En Irak, au Yémen, au Liban : partout l’empreinte de la division
L’Irak post-Saddam fut livré aux milices pro-iraniennes, avides de revanche et d’emprise. Le rêve d’un État irakien indépendant a été tué dans l’œuf par les ingérences de Téhéran et la fragmentation institutionnalisée. Les Irakiens l’ont compris, eux qui, dès 2019, brûlaient les consulats iraniens en criant : « L’Iran, dehors ! »

Au Yémen, les Houthis, armés par l’Iran, ont transformé une crise politique en conflit régional. La population yéménite subit aujourd’hui la double peine : bombardée par Riyad, instrumentalisée par Téhéran.

La Palestine comme alibi
Téhéran prétend défendre la Palestine, mais ne fait que s’en servir. Les souffrances palestiniennes sont brandies comme argument pour justifier des guerres par procuration, mais lorsqu’il s’agit de lier concrètement sa stratégie militaire à la libération de Jérusalem, le régime iranien recule. Pas de confrontation frontale avec Israël. Pas de libération. Que des discours.

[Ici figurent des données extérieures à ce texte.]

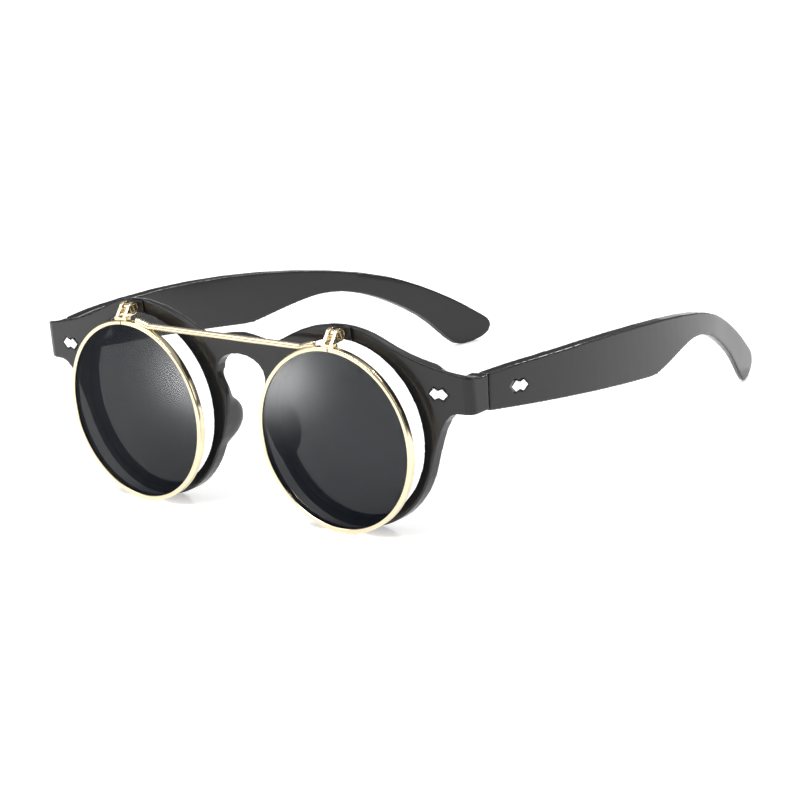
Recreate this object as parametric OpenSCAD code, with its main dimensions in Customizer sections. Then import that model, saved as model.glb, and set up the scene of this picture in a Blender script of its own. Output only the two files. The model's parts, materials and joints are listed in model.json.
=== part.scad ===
// Flip up sunglasses: matte black front with keyhole bridge, two folding temples, and a
// gold wire flip part with round dark lenses on two small hinges at the brow.
// Millimetres. +Z up from the table, the front faces -Y, +X is the wearer's left.

/* [Front frame] */
// Distance from the middle of the bridge to the centre of each eye opening
eye_x = 36.1; // [35.4:0.1:36.8]
// Radius of each eye opening
opening_r = 24.2; // [23.7:0.1:24.5]
// Width of the rim around and below each opening
rim_w = 2.7; // [2.4:0.1:3.2]
// Height of the brow above each opening
brow_h = 4; // [3.9:0.1:4.6]
// Thickness of the front, face to back
front_t = 3.6; // [3.4:0.1:4.2]
// Radius of the gentle curve of the front, seen from above
front_curve_r = 735; // [600:5:1200]
// Gap between the back of the flip rings and the front, at the middle
flip_gap = 3.3; // [3.2:0.1:3.9]
// Height of the top of the bridge above the centres of the openings
bridge_up = 22.2; // [21.4:0.1:23]
// Width of the keyhole at its widest
keyhole_w = 17.4; // [16:0.1:18.4]
// Width of the neck under the keyhole
neck_w = 12.6; // [11.6:0.1:13.6]
// Height of the top of the keyhole above the centres of the openings
keyhole_up = 16.7; // [15.8:0.1:17.4]
// How far the nose pads stand out behind the front
pad_out = 5.2; // [4.5:0.1:6.5]
// Outward slant of the nose pads, seen from above, in degrees
pad_slant = 12; // [6:0.5:15]

/* [End pieces] */
// Half the width of the front
half_w = 76.6; // [75.8:0.1:78]
// Height of the end pieces at the front
end_h = 9.9; // [9.6:0.1:10.4]
// Height of the lower edge of the end pieces above the table
end_z = 33.9; // [33.4:0.1:34.4]
// Depth from the front of the flip rings to the temple joint
joint_y = 16.4; // [16:0.1:17.2]
// Width of the block that carries the temple joint
block_w = 5.4; // [5:0.1:5.8]
// Lean of the joint face, in degrees
joint_lean = 5.5; // [3:0.5:8]
// Radius of the soft corner from front to side
corner_r = 2; // [1:0.1:2.6]

/* [Clear lenses] */
// Thickness of each clear lens
clear_t = 1.6; // [1.4:0.1:1.7]
// Depth of the groove that holds it
groove_d = 0.5; // [0.3:0.1:0.7]

/* [Flip rings and lenses] */
// Height of the lowest point of the rings above the table
ring_lift = 0.2; // [0.1:0.1:0.5]
// How much smaller in radius each ring is inside than the eye opening
ring_inset = 0.2; // [0.1:0.05:0.5]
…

Pendant que Gaza s’effondre sous les bombes, l’axe dit « de la résistance » ne bouge pas. Il promet, menace, puis se tait. Et les peuples voient, comprennent, retiennent.

Pour une résistance sans imposteurs
Ce siècle ne pardonne plus les travestissements idéologiques. Il n’y a pas de « bons impérialismes », pas de répression vertueuse, pas de milices salvatrices. Le combat pour la justice ne peut être délégué à des régimes qui écrasent leur propre population, ni à des États qui alternent entre massacres de civils et calculs diplomatiques.

Si l’Iran était réellement du côté des peuples, il ne bombarderait pas les révoltes. Il n’imposerait pas son autorité par la milice et la dette, la religion et la terreur.

Il est temps de dissocier la résistance du mensonge. De libérer la cause palestinienne de ses faux amis. De reconnaître que l’Iran, aujourd’hui, est moins un rempart contre l’impérialisme qu’un de ses acteurs déguisés.